**Stated task:** Can you write out all of the material below, word for word?

**Raw data:**
** begin **

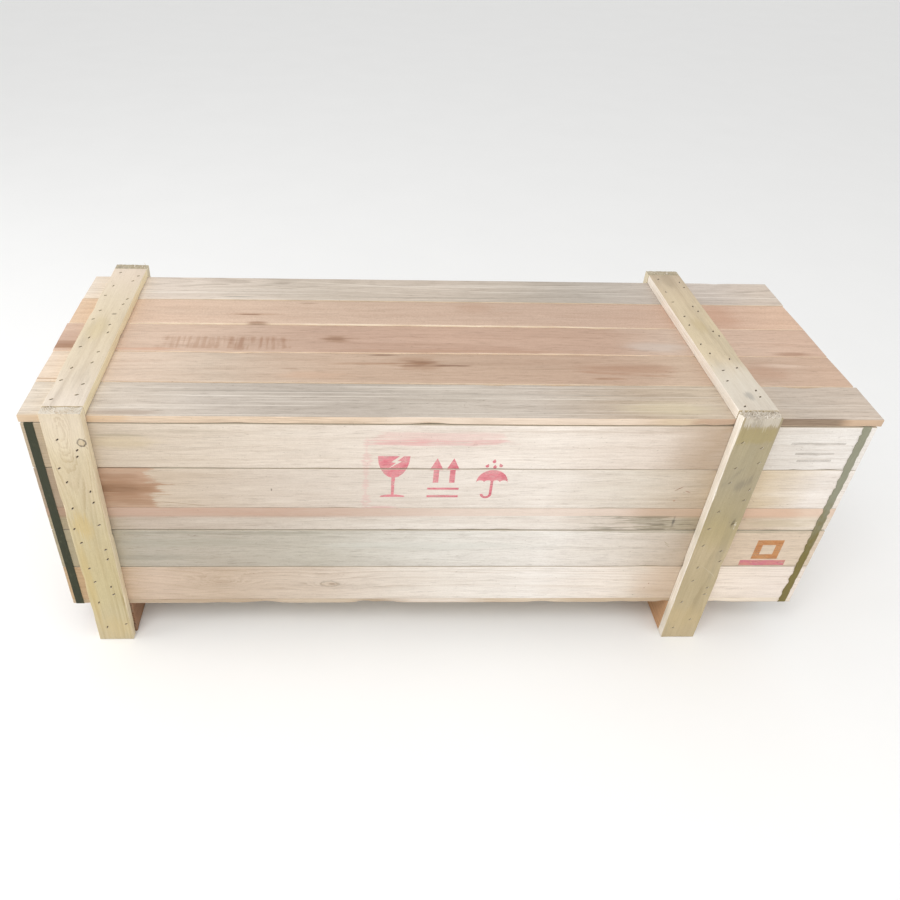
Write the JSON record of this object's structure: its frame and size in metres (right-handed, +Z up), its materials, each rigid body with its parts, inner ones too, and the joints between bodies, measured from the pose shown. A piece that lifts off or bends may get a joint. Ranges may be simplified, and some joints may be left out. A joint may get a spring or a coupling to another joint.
{
  "type": "shipping crate",
  "caption": "Long, low boarded wooden shipping crate on two bearers for forks, with upright battens, plastic strapping round each end and a boarded lid that lifts off.",
  "frame": {"origin": "on the ground, at the middle of the whole crate's length and depth", "axes": "+X along the crate to its right end, +Y from the front wall to the rear wall, +Z up"},
  "size_m": [1.82, 0.656, 0.719],
  "materials": {
    "wall_pine": "sawn, untreated, cream",
    "grey_pine": "sawn, untreated, greyed",
    "pink_pine": "sawn, untreated, pinkish heartwood",
    "batten_pine": "sawn, untreated, straw yellow",
    "inner_pine": "sawn, untreated",
    "bearer_wood": "rough sawn, reddish brown",
    "strap_plastic": "embossed dark green strapping",
    "seal_steel": "pressed strip"
  },
  "bodies": {
    "crate_body": {"bearer_left": "bearer_wood", "bearer_right": "bearer_wood", "floor_board_1": "inner_pine", "floor_board_2": "inner_pine", "floor_board_3": "inner_pine", "floor_board_4": "inner_pine", "floor_board_5": "inner_pine", "front_board_1": "wall_pine", "front_board_2": "grey_pine", "front_board_3": "wall_pine", "front_board_4": "wall_pine", "front_board_5": "wall_pine", "rear_board_1": "wall_pine", "rear_board_2": "grey_pine", "rear_board_3": "wall_pine", "rear_board_4": "wall_pine", "rear_board_5": "wall_pine", "left_end_board_1": "wall_pine", "left_end_board_2": "wall_pine", "left_end_board_3": "wall_pine", "left_end_board_4": "wall_pine", "left_end_board_5": "wall_pine", "right_end_board_1": "wall_pine", "right_end_board_2": "wall_pine", "right_end_board_3": "wall_pine", "right_end_board_4": "wall_pine", "right_end_board_5": "wall_pine", "corner_post_front_left": "inner_pine", "corner_post_rear_left": "inner_pine", "corner_post_front_right": "inner_pine", "corner_post_rear_right": "inner_pine", "end_rail_left": "inner_pine", "end_rail_right": "inner_pine", "batten_front_left": "batten_pine", "batten_rear_left": "batten_pine", "batten_front_right": "batten_pine", "batten_rear_right": "batten_pine", "strap_left": "strap_plastic", "strap_right": "strap_plastic", "strap_seal_left": "seal_steel", "strap_seal_right": "seal_steel"},
    "lid": {"lid_board_1": "grey_pine", "lid_board_2": "pink_pine", "lid_board_3": "pink_pine", "lid_board_4": "wall_pine", "lid_board_5": "grey_pine", "lid_batten_left": "batten_pine", "lid_batten_right": "batten_pine"}
  },
  "joints": [
    {"name": "lid_lift", "type": "slide", "parent": "crate_body", "child": "lid", "axis": [0, 0, 1], "range_m": [0, 0.35]}
  ]
}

** end **

**Result:**
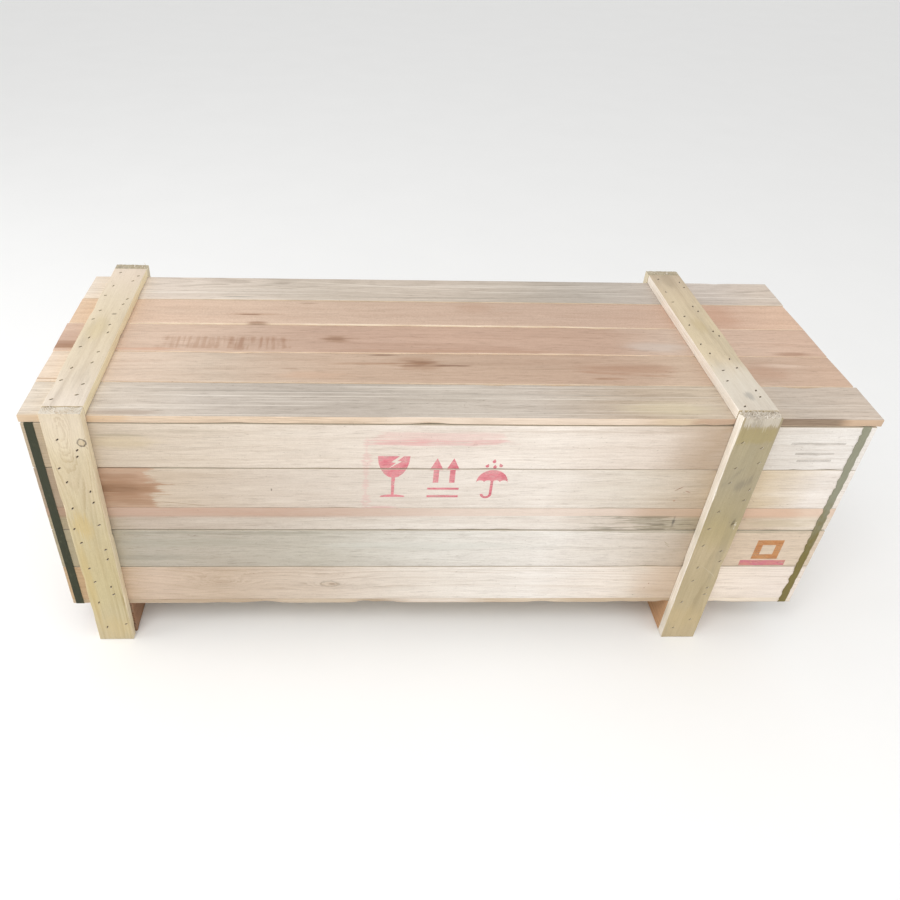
Write the JSON record of this object's structure: its frame and size in metres (right-handed, +Z up), its materials, each rigid body with its parts, inner ones too, and the joints between bodies, measured from the pose shown. A piece that lifts off or bends may get a joint. Ranges may be simplified, and some joints may be left out. A joint may get a spring or a coupling to another joint.
{
  "type": "shipping crate",
  "caption": "Long, low boarded wooden shipping crate on two bearers for forks, with upright battens, plastic strapping round each end and a boarded lid that lifts off.",
  "frame": {"origin": "on the ground, at the middle of the whole crate's length and depth", "axes": "+X along the crate to its right end, +Y from the front wall to the rear wall, +Z up"},
  "size_m": [1.82, 0.656, 0.719],
  "materials": {
    "wall_pine": "sawn, untreated, cream",
    "grey_pine": "sawn, untreated, greyed",
    "pink_pine": "sawn, untreated, pinkish heartwood",
    "batten_pine": "sawn, untreated, straw yellow",
    "inner_pine": "sawn, untreated",
    "bearer_wood": "rough sawn, reddish brown",
    "strap_plastic": "embossed dark green strapping",
    "seal_steel": "pressed strip"
  },
  "bodies": {
    "crate_body": {"bearer_left": "bearer_wood", "bearer_right": "bearer_wood", "floor_board_1": "inner_pine", "floor_board_2": "inner_pine", "floor_board_3": "inner_pine", "floor_board_4": "inner_pine", "floor_board_5": "inner_pine", "front_board_1": "wall_pine", "front_board_2": "grey_pine", "front_board_3": "wall_pine", "front_board_4": "wall_pine", "front_board_5": "wall_pine", "rear_board_1": "wall_pine", "rear_board_2": "grey_pine", "rear_board_3": "wall_pine", "rear_board_4": "wall_pine", "rear_board_5": "wall_pine", "left_end_board_1": "wall_pine", "left_end_board_2": "wall_pine", "left_end_board_3": "wall_pine", "left_end_board_4": "wall_pine", "left_end_board_5": "wall_pine", "right_end_board_1": "wall_pine", "right_end_board_2": "wall_pine", "right_end_board_3": "wall_pine", "right_end_board_4": "wall_pine", "right_end_board_5": "wall_pine", "corner_post_front_left": "inner_pine", "corner_post_rear_left": "inner_pine", "corner_post_front_right": "inner_pine", "corner_post_rear_right": "inner_pine", "end_rail_left": "inner_pine", "end_rail_right": "inner_pine", "batten_front_left": "batten_pine", "batten_rear_left": "batten_pine", "batten_front_right": "batten_pine", "batten_rear_right": "batten_pine", "strap_left": "strap_plastic", "strap_right": "strap_plastic", "strap_seal_left": "seal_steel", "strap_seal_right": "seal_steel"},
    "lid": {"lid_board_1": "grey_pine", "lid_board_2": "pink_pine", "lid_board_3": "pink_pine", "lid_board_4": "wall_pine", "lid_board_5": "grey_pine", "lid_batten_left": "batten_pine", "lid_batten_right": "batten_pine"}
  },
  "joints": [
    {"name": "lid_lift", "type": "slide", "parent": "crate_body", "child": "lid", "axis": [0, 0, 1], "range_m": [0, 0.35]}
  ]
}